In fact, candidates have to avoid sounding too ideological - too much like bust-up-the-government former Speaker Newt Gingrich, or like government-can-fix-everything President Franklin Roosevelt. Fiercely nonpartisan and independent swing voters just don't connect with pitches that are spinning with ideology.
Despite all these constraints, the two candidates have sometimes tried to sketch out visions.
Bush's early "compassionate conservativism" had some substance - and he even used phrases such as "rallying the armies of compassion," observes the conservative Mr. Wittmann But his more-recent "Real Plans for Real People" is quite generic.
Mr. Gore's middle-class populism and declarations that "I will fight for you" form a semi-coherent vision, although it's often tempered with caveats that his plans are "targeted" - to insulate him from charges of being a big-government liberal.
Furthermore, Gore is often accused of being too full of facts - that listening to him is like trying to drink from a fire hose spewing stats and numbers. Now, Bush, to prove his competence, has responded with more facts.
"People are having trouble keeping up," says Eric Rademacher, a University of Cincinnati pollster. They get whipsawed "because they don't have enough objective information - and because for every assertion by one campaign, there's a quick rebut by the other."

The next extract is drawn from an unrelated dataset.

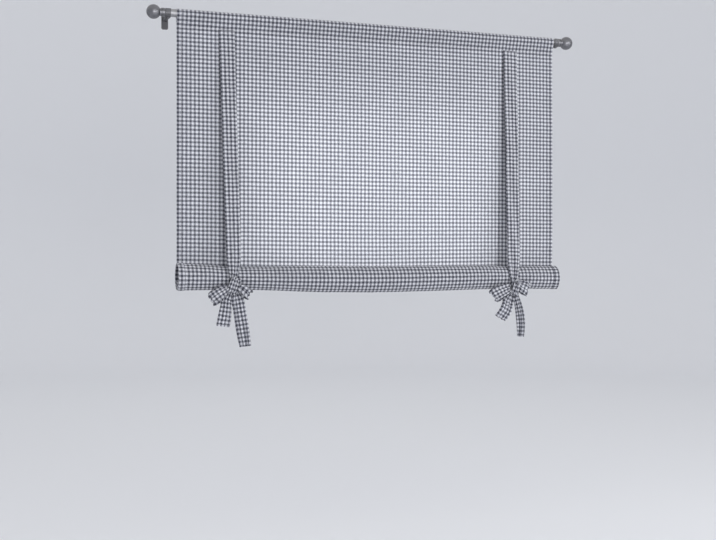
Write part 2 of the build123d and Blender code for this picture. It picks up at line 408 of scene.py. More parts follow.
@dataclass(frozen=True)
class GinghamFinish:
    """Cotton gingham, with the lines that are sewn through it."""

    name: str
    stitches: tuple[StitchLine, ...]
    dyed: Tint = (0.046, 0.048, 0.066)
    crossed: Tint = (0.228, 0.235, 0.280)
    undyed: Tint = (0.70, 0.71, 0.755)
    thread: Tint = (0.62, 0.63, 0.67)
    daylight: Tint = (0.62, 0.64, 0.69)
    daylight_share: float = 0.42  # how far it pales the colour that comes through
    check: float = 10.0
    thread_pitch: float = 5.0 / 12.0
    shift: tuple[float, float] = (0.0, 0.0)
    lets_through: float = 0.2
    unevenness: float = 0.22
    stitch_length: float = 3.0
    stitch_thread: float = 0.45
    weave_relief: float = 0.16
    stitch_relief: float = 0.8
    relief: float = 0.35

    def build(self) -> bpy.types.Material:
        """Return the cloth's material."""
        material, w, output = new_material(self.name)
        lie = w.node("UVMap", uv_map="Cloth").outputs[0]
        moved = w.node("Mapping", {"Vector": lie}, vector_type="POINT")
        moved.inputs["Location"].default_value = (self.shift[0] * MM, self.shift[1] * MM, 0.0)
        weave = GinghamWeave().place(w, {
            "Cloth Place": moved.outputs[0],
            "Check": self.check * MM,
            "Thread": self.thread_pitch * MM,
            "Dyed": self.dyed,
            "Crossed": self.crossed,
            "Undyed": self.undyed,
            "Unevenness": self.unevenness,
        })
        parts = w.node("SeparateXYZ", {0: lie})
        colour = weave.outputs["Colour"]
        height = w.math("MULTIPLY", weave.outputs["Thread Height"], self.weave_relief)
        for line in self.stitches:
            stitch = RunningStitch().place(w, {
                "From Line": w.math("SUBTRACT", parts.outputs[line.axis], line.at * MM),
                "Along Line": parts.outputs[1 - line.axis],
                "Stitch": self.stitch_length * MM,
                "Thread": self.stitch_thread * MM,
            })
            colour = w.blend(stitch.outputs["Thread Mask"], colour, self.thread)
            height = w.math("MULTIPLY_ADD", stitch.outputs["Pull"], self.stitch_relief, height)
        bump = w.node("Bump", {"Strength": 0.55, "Distance": self.relief * MM, "Height": height})
        rough = w.math("MULTIPLY_ADD", weave.outputs["Thread Height"], -0.10, 0.93)
        front = w.node("BsdfPrincipled", {
            "Base Color": colour,
            "Roughness": rough,
            "Normal": bump.outputs[0],
            "Specular IOR Level": 0.25,
            "Sheen Weight": 0.12,
            "Sheen Roughness": 0.6,
        })
        between = w.blend(self.daylight_share, colour, self.daylight)
        behind = w.node("BsdfTranslucent", {"Color": between, "Normal": bump.outputs[0]})
        both = w.node("MixShader", {0: self.lets_through, 1: front.outputs[0], 2: behind.outputs[0]})
        w.feed(output.inputs[0], both.outputs[0])
        return material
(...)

Of course the irony is that the president doesn't legislate. Congress does. This campaign's details will likely become irrelevant when a new president and Congress start to hammer out workable plans for a prescription-drugs benefit, taxes, and the like.
In the meantime, Wittmann and others detect a simmering public desire for a greater articulation of vision.
"There is an ache in the American soul for something larger," he says. It's seen, he says, in everything from the success of Tom Brokaw's book, "The Greatest Generation," to Sen. John McCain's campaign to the success of Minnesota Gov. Jesse Ventura.
Whether either candidate can begin to speak eloquently about broader themes and principles - including in tonight's debate - could help determine who wins in November.